Earlier this week, over on the Ditch That Textbook blog, Matt shared some excellent ideas on how you can use his Instagram stories template in your classroom. You could also use this Google Slides and PowerPoint-ready template for hot takes!

teachers plAIground

A couple of weeks ago, I also shared my "finstagram" template for the creation of individual pages. This could be a way for your students to collect their hot takes over time and have a simple gallery to display and compare with their peers!


I'm also still freaking out that Matt shared my templates on his website =-)
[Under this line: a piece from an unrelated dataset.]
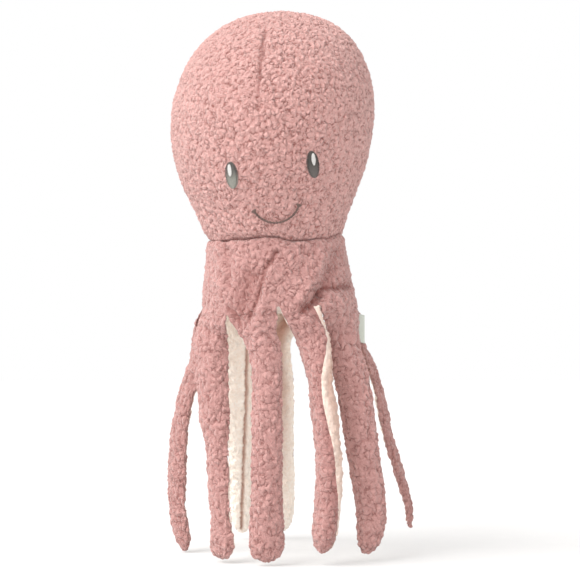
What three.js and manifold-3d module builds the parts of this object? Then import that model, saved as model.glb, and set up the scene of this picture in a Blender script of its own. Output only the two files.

The plAIground Shift: From Compliance to Connection


At the end of the day, "The Glaze" isn’t a sign of lazy students; it’s a sign of a disconnected system. If our kids are coming back from nine days of high-dopamine freedom, a dry list of vocabulary definitions feels like a dial-up modem in a fiber-optic world.


By "stealing the playbook" from the algorithms, we aren’t just tricking them into learning. We are meeting their 2026 brains where they actually live. We are turning the "rigor and routine" of school into a series of mysteries to solve, glitches to fix, and hot takes to defend.


Whether you’re teaching the Science of Reading or the laws of Thermodynamics, remember: The brain cannot resist a well-placed hook.


So, tomorrow morning—whether it’s 8:05 AM or the final stretch of the afternoon—don’t just open your textbook. Open a curiosity gap. Find the hidden boss. Slay the engagement cliff.


Let's stop fighting the algorithm and start building a classroom that’s worth the scroll.